Africa Improved Foods is a fast-growing young company producing fortified foods in East Africa. Its CEO, Amar Ali, talks to African Business about growing a successful company in the nutrition space.
Africa Improved Foods, founded in 2016, produces fortified foods for Africa at its facility in Kigali, Rwanda. Fresh from his appearance on a panel at the Nutrition Africa Investment Forum (NAIF) in Nairobi in October, its CEO, Amar Ali, spoke to African Business about the company’s progress over the last year and the challenges that lie ahead.
As a relatively new nutrition company setting up in Rwanda, what have your successes and failures been so far?
To do something like this is tough. We are doing something which has never been done before, on a very large scale, to a quality standard that is frankly unknown in the region. So it has been a challenge. On top of that we are a joint-venture and a public-private partnership, so we are trying to do a lot of different things at once. However, a year and a half in and we have finished our processing plant on time and on budget, which is really a showcase for what can be done here. We have been operating between 80% to 100% capacity the whole time. We have the highest levels of product quality–much higher than would be the national standard here. We are at the global standard. We have exceeded our supply targets for the World Food Programme and the Government of Rwanda. We have also launched five new commercial products in three countries. We are working with 25,000 smallholder farmers and we have doubled our local sourcing over the course of the year. So all in all, it has gone pretty well.
Why did you choose Rwanda as a base?
A few reasons-the ease of doing business: it is considered to be the second easiest country to do business in Africa. It also has an economic and political system that is looking for investors. And it is well positioned strategically.
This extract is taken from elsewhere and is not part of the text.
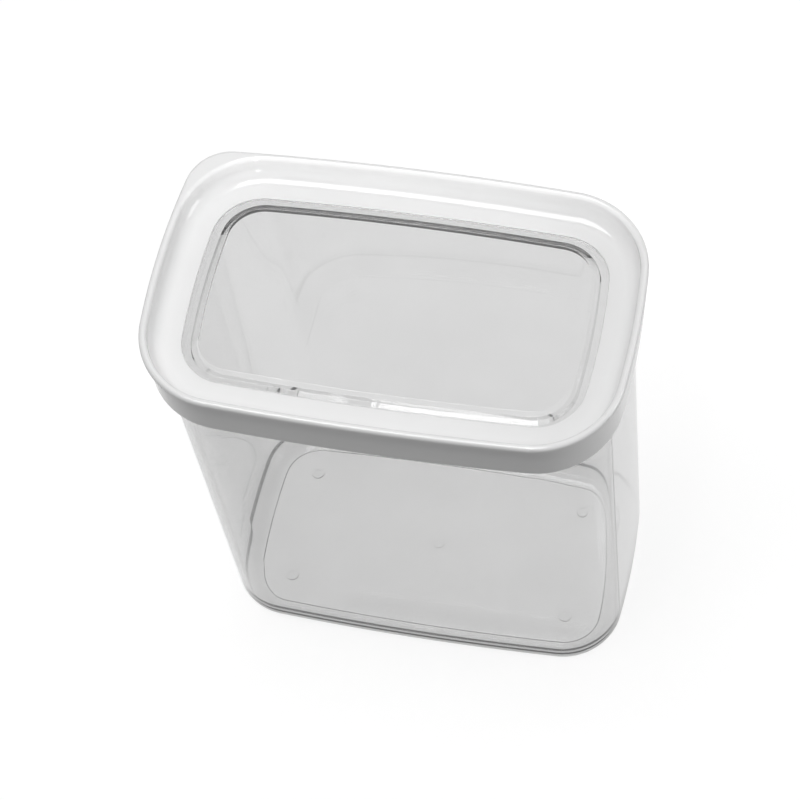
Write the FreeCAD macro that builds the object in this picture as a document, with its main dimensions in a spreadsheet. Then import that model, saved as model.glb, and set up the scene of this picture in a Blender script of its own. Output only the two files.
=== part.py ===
import FreeCAD, Part
import Sketcher
import math
import os

# A dry-food storage canister: a clear rounded-rectangular tub and a press-on
# lid, which is a white frame with a dished top around a clear window.
# Millimetres, +Z up.  X runs along the long side of the lid and Y across it,
# and the origin is on the ground, under the middle of the tub.

SIZES = {
    # the whole
    "lid_length": 150.0,           # over the bowed ends of the lid
    "lid_width": 92.9,             # over the bowed long sides of the lid
    "total_height": 167.6,         # ground to the top of the lid's bead
    # plan outline of the lid: four shallow arcs and four corners, all tangent
    "corner_radius": 27.4,
    "long_side_radius": 998.0,
    "end_radius": 244.0,
    # rim of the lid frame
    "bead_radius": 1.2,
    "lip_edge": 0.7,               # straight edge below the bead
    "lip_height": 2.7,             # bead top to where the skirt begins
    "skirt_inset": 1.2,            # skirt face behind the lip
    "skirt_height": 17.0,          # bead top to the skirt's lower edge
    "skirt_wall": 1.6,
    "skirt_edge_rounding": 0.5,
    # dished top
    "dish_depth": 7.6,
    "cove_radius": 5.0,
    "ledge_thickness": 2.0,
    "window_inset": 12.0,          # lid outline to the window's edge
    # lift tab at one corner
    "tab_corner_radius": 14.0,     # squarer than the lid's own corner
    "tab_thickness": 2.2,
    "tab_drop": 0.15,              # tab's top below the crest of the bead
    "tab_inset": 0.3,              # lid outline to where the tab leaves it
    "tab_overlap": 0.5,            # tab into the bead, past its crest
    "tab_edge_rounding": 0.9,
    # window
    "window_clearance": 0.1,
    "window_drop": 0.3,            # window's border below the ledge
    "border_width_ends": 2.8,      # flat band round the raised panel
    "border_width_sides": 2.0,
    "panel_rise": 1.2,
    "panel_slope": 2.4,            # plan width of the slope up to the panel
    "panel_rounding": 0.3,
    "hollow_lead": 0.4,            # hollow's edge outside the panel's foot
    "hollow_depth": 2.0,           # under the panel
    "hollow_slope": 2.6,
    "hollow_rounding": 0.3,
    "flange_thickness": 2.1,
    "flange_clearance": 0.5,       # flange to the tub's mouth
    # tub
    "neck_inset_ends": 4.8,        # lid outline to the tub wall, at the neck
    "neck_inset_sides": 5.7,
    "base_narrowing": 1.6,         # draft of each wall from the neck to the ground
    "tub_wall": 2.0,
    "floor_thickness": 2.0,
    "base_rounding": 5.6,
    "floor_cove": 7.5,
    "collar_clearance": 0.3,       # tub's collar to the inside of the skirt
    "collar_height": 2.4,
    "collar_rounding": 0.6,
    "foot_ring_width": 2.0,
    "foot_recess": 0.6,
    # marks of the moulding on the tub's floor
    "pip_diameter": 4.6,
    "pip_height": 0.5,
    "pip_gap_ends": 18.2,          # tub wall to the pips, at the floor
    "pip_gap_sides": 16.9,
    "gate_diameter": 4.0,
    "gate_height": 0.3,
}

doc = FreeCAD.newDocument("storage_canister")
sheet = doc.addObject("Spreadsheet::Sheet", "Sizes")
for row, (alias, size) in enumerate(SIZES.items(), start=1):
    sheet.set("A%d" % row, alias)
    sheet.set("B%d" % row, str(size))
    sheet.setAlias("B%d" % row, alias)
doc.recompute()


class Amount:
    """A sum of named sizes, as a number for first drafts and as an expression."""

    def __init__(self, **shares):
        self.shares = shares
        self.number = sum(share * SIZES[name] for name, share in shares.items())
        terms = ["%g * Sizes.%s" % (share, name) for name, share in shares.items()]
        self.expression = " + ".join(terms)

    def plus(self, **shares):
        merged = dict(self.shares)
        for name, share in shares.items():
            merged[name] = merged.get(name, 0) + share
        return Amount(**merged)


# Heights above the ground and insets from the lid's outline.
LID_TOP = Amount(total_height=1)
LEDGE_TOP = LID_TOP.plus(dish_depth=-1)
RIM_TOP = LEDGE_TOP.plus(ledge_thickness=-1)
FLOOR_TOP = Amount(foot_recess=1, floor_thickness=1)
FLANGE_BOTTOM = RIM_TOP.plus(flange_thickness=-1)
WINDOW_TOP = LEDGE_TOP.plus(window_drop=-1)
PANEL_TOP = WINDOW_TOP.plus(panel_rise=1)
HOLLOW_TOP = FLANGE_BOTTOM.plus(hollow_depth=1)

SKIRT_INSIDE = Amount(skirt_inset=1, skirt_wall=1)
COLLAR = SKIRT_INSIDE.plus(collar_clearance=1)
NECK = (Amount(neck_inset_ends=1), Amount(neck_inset_sides=1))
MOUTH = tuple(inset.plus(tub_wall=1) for inset in NECK)
FLANGE = tuple(inset.plus(flange_clearance=1) for inset in MOUTH)
FLOOR_WALL = tuple(inset.plus(base_narrowing=1) for inset in MOUTH)
FOOT_RECESS = tuple(inset.plus(base_narrowing=1, base_rounding=1, foot_ring_width=1)
                    for inset in NECK)
WINDOW_EDGE = Amount(window_inset=1, window_clearance=1)
PANEL_FOOT = (WINDOW_EDGE.plus(border_width_ends=1), WINDOW_EDGE.plus(border_width_sides=1))
HOLLOW_FOOT = tuple(inset.plus(hollow_lead=-1) for inset in PANEL_FOOT)


def new_body(label):
    body = doc.addObject("PartDesign::Body", label)
    body.Label = label
    return body


def plane(body, role):
    return next(item for item in body.Origin.OriginFeatures if item.Role == role)


def new_sketch(body, name, role="XY_Plane", height=None):
    """A sketch on one of the body's own planes, raised to a height."""
    sketch = body.newObject("Sketcher::SketchObject", name)
    sketch.AttachmentSupport = [(plane(body, role), "")]
    sketch.MapMode = "FlatFace"
    if height is not None:
        sketch.setExpression(".AttachmentOffset.Base.z", height.expression)
    return sketch


def bind(sketch, name, kind, *where, amount):
    """Add a dimension and tie it to the sheet."""
    index = sketch.addConstraint(Sketcher.Constraint(kind, *where, amount.number))
    sketch.renameConstraint(index, name)
    sketch.setExpression("Constraints.%s" % name, amount.expression)


def pin(sketch, name, geometry, point, across, up):
    """Place a point by its two distances from the sketch's origin."""
    bind(sketch, name + "_x", "DistanceX", -1, 1, geometry, point, amount=across)
    bind(sketch, name + "_y", "DistanceY", -1, 1, geometry, point, amount=up)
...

In 10 years or so, neighboring DRC and Tanzania will have loom plus populations.
Is it possible to make money while doing good–especially in the nutrition sector, which is relatively underdeveloped? Is a PPP the right model to achieve this?
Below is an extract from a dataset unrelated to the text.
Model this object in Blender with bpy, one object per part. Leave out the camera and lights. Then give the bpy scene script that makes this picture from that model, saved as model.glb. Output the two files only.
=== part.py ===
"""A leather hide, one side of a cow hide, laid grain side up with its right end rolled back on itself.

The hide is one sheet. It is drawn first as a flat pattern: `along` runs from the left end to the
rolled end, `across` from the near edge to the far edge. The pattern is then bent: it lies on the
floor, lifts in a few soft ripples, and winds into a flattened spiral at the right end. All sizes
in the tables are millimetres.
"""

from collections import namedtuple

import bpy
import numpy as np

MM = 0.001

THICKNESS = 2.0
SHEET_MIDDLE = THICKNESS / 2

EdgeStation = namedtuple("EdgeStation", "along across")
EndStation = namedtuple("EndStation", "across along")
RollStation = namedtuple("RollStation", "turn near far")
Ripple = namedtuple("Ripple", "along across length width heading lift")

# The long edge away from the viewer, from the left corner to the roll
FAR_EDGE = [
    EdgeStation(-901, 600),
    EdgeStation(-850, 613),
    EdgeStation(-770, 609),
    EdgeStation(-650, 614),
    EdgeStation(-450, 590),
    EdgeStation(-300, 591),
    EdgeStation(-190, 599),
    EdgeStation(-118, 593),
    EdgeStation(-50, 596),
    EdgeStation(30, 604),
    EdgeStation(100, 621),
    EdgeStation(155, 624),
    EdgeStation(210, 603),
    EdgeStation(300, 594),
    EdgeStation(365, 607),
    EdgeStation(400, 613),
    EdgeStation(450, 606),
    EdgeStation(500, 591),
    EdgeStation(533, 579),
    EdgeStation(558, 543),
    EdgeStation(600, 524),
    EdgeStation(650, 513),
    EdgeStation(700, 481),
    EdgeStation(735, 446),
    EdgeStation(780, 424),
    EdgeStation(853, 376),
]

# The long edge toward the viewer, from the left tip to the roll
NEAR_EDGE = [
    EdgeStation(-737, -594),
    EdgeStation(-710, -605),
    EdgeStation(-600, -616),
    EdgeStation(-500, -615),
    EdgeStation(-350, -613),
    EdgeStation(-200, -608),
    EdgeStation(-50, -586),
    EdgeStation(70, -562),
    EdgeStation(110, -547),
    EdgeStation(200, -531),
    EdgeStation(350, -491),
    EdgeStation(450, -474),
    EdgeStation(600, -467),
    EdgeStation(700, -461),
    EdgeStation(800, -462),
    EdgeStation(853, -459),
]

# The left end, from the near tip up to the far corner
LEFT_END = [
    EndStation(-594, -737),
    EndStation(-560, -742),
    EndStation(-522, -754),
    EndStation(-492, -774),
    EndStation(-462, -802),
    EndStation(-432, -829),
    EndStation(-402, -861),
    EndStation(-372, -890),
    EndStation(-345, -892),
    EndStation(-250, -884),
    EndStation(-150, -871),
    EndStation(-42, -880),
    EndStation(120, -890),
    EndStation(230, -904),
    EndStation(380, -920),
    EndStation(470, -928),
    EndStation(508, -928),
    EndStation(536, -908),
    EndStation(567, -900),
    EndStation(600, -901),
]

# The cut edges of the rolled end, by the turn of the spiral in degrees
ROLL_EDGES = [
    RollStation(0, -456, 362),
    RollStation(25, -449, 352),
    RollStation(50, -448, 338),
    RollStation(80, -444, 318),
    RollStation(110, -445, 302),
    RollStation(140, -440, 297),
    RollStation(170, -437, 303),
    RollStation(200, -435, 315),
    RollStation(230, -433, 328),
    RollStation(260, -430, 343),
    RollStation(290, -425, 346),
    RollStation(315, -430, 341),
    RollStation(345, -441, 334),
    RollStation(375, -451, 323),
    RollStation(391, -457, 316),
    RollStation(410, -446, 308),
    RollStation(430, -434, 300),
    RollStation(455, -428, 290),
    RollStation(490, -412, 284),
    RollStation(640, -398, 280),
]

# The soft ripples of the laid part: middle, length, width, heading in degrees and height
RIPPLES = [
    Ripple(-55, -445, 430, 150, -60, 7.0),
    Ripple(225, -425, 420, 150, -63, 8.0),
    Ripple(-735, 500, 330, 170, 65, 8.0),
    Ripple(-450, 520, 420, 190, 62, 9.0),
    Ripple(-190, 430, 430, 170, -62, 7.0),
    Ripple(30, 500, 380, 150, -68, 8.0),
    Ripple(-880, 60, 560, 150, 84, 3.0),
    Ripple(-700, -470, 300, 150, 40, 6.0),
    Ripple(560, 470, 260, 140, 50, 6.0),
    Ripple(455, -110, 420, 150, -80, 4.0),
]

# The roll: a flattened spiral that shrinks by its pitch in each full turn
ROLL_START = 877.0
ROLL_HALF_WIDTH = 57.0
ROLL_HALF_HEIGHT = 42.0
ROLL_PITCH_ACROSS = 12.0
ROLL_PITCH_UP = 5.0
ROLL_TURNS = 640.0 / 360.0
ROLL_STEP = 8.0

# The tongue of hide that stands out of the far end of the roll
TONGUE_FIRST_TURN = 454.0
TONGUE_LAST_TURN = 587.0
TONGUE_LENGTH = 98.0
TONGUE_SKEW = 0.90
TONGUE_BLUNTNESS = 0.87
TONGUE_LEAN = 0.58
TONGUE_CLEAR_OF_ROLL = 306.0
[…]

It is a tough balance to try and get all the different pieces working, but I think the short answer is yes. One of the main things we are trying to do is solve the issue of malnutrition and stunting in Rwanda. To do that you need to partner with the Ministry of Health, the Ministry of Agriculture, etc. So at the minimum you need to have a close relationship with the Government.
Having the Government as our shareholder ties the knot and works for both of us. I know other situations where it can be unhelpful-if for example the Government swamps you in bureaucracy and slows you down, but that is not the case here. When it comes to the actual running of the business they do not get involved. That’s how they would like it and that is how we would like it.
I think more broadly the future is definitely in the development-private partnership space with impact investors like the IFCs, CDCs and FMOs. This kind of capital and those kinds of shareholders are the way forward because they can de-risk these things to make it feasible for large investors to come in and put down tens of millions of dollars.
Do you think there is enough demand for nutritious food in the region? Can you disrupt the local supply chains?
That is what we are hoping. It does involve some behavior changes in creating demand. Currently, the consumer has a fairly polarized choice. Either very cheap and low-end flours or expensive imports. There is a huge space in between and we are trying to capture that space. In order to capture that space we need to get the consumers to the point where they can recognize the difference between the quality of products. They will look at the foreign import and assume that it is of higher quality than ours, whereas in reality it is not. So there is an education process for the consumer. Actually it can be made in Africa, it can be made in Rwanda and it is just as good as something made in Switzerland or the UAE or wherever. So there is a bit of demand creation and marketing that needs to be done.
Should that be the work of the Government?
We need to do it first of all, but we also need support from the regulatory side. For many products there is no way to know what is nutritious and what is safe. Many cheap flours make all sorts of claims about nutritional value. This is where regulation and standards agencies are really important to move the market up to a place where the consumer can make those decisions and understand the value.
There is a huge push to transform smallholder farming on the continent. How has your experience been in sourcing most of your crop from Rwanda?
It has been a journey. We’ve been through four or five phases and now we are starting to get to the model that we think is working. We have sourced 10,000 tons of maize this year which is more than half of our requirement. We have reduced our rejections from 90% last year to 24% this year. We’ve done a lot of work on the post-harvest side. So we are in a good place now and we need to scale it up and find funds and partners to do so.
What do you think your responsibilities should be in terms of integrating smallholders into supply chains? Are you happy to build the storage facilities and cover the transport costs?
As a business we need to draw the line of what we can do somewhere. So at the moment we have been getting very close to the farm gate to try and get things working. But we have to draw boundaries according to our resources. So what we would like to do is create entities that do last mile grain collection and post-harvest handling, and partner with them.
What are the next stages for AIF?
Ethiopia is the next target. We already have a legal entity there and we are in discussion with the Government.